В принципе, и в советское время это была довольно-таки жалкая каста. Если к кому было применимо в то время позднейшее пелевинское «клоуны у пидарасов», так это к ним. Несчастные, в общем-то, люди, вынужденные всю жизнь нести ахинею, чтобы не ломаться на производстве, они вызывали скорее презрение, чем злость. До серьёзных кормушек-распределителей их не допускали, до нетрудовых доходов — тоже, жили они на зарплату, которую тратили на водку и «Литературную газету». Правда, у них была кое-какая власть, хотя бы над студентами, каждому из которых они могли испортить жизнь. Некоторые этой возможностью не пользовались, некоторые — с наслаждением ломали судьбы. Рассказывали легенды про одного фанатичного марксиста из ЛГУ, который рубил умников на экзаменах со словами: «Вы ответили правильно, но говорили неискренне». Неискренние отправлялись прямиком из универа в армию, где им прочищали — в смысле, вышибали — мозги. После крушения СССР, всё по той же легенде, этот препод демонстративно пошёл в нищие: стоял в переходе с протянутой рукой, и бывшие студенты подавали ему на пропитание. Не знаю, правда ли это, но байка, что называется, типическая… С другой стороны, жизнь относительно честных обществоведов тоже была несладкой: учащиеся, чуя слабину, доставали их самым неприличным образом, задавая всякие неприятные вопросы типа: «А почему мы в социалистическом раю живём так хреново, а на прогнившем Западе джинсы и колбаса». Юлий Ким в шестьдесят шестом сочинил об обществоведе песенку со словами: «А меня учащие вовсе замучили: не жалея сил молодых, ставят мне вопросики острые, жгучие, а я всё сажуся на них». Кимовский герой от этих острых вопросиков решился на суицид — «лягу, лягу я под шкаф, чтоб при лёгком движении на меня упал „Капитал“». В реальности стресс снимали водкой и «Литгазетой», как и все подсоветские люди в том же положении. Но, конечно, это был не айс.

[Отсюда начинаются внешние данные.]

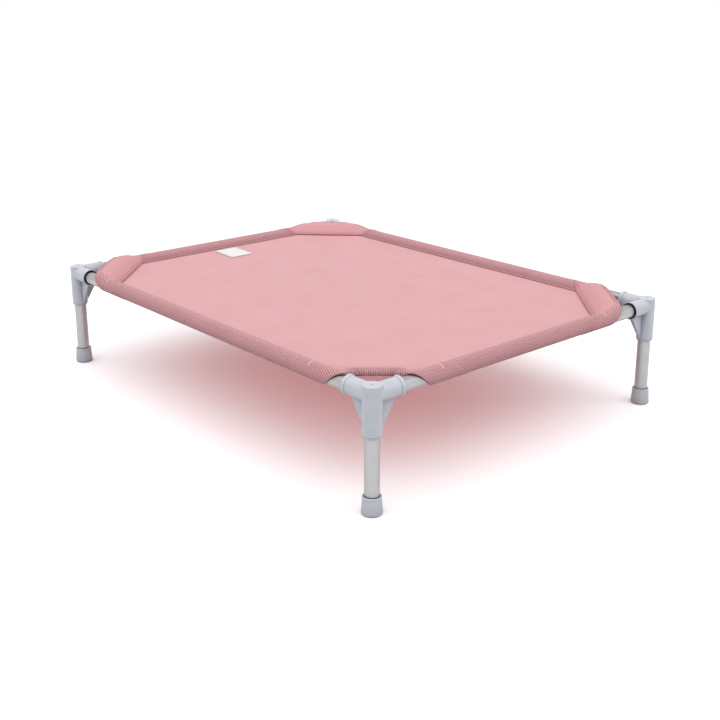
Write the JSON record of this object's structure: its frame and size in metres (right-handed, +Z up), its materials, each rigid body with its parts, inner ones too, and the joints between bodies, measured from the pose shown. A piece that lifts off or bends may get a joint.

Впрочем, отметим ради справедливости: для особо заслуженных и притом упёртых обществоведов была отдушина-привилегия — смутное, нигде не оформленное, но сквозьзубно признаваемое право на некие собственные убеждения, ну или хотя бы вкусы. Разумеется, в рамках всё того же марксизма-ленинизма, а эти рамки больше напоминали тиски. Но тем не менее можно было «иметь мнение». Я помню преподавательницу истпарта в МИФИ — пожилую тётеньку-сталинистку. Сталинизма своего она не скрывала, а на лекции, которая по учебному плану должна была быть посвящена двадцатому съезду, заявила: «Извините, а вот этого я вам читать не буду». И ушла из аудитории. Как я узнал потом, так она поступала из года в год, и сделать с ней ничего было нельзя. Потому что тётенька была именно что заслуженная и упертая, а менять её было, откровенно говоря, не на кого… С другой стороны, была порода либеральных обществоведов, которые в частных разговорах, а то и на семинарах, позволяли себе слегка усомниться в трудовой теории стоимости, намекнуть на неоднозначность отношений базиса и надстройки, а то и — страшно молвить — дать понять, что у реального социализма есть некие несовершенства и даже внутренние противоречия.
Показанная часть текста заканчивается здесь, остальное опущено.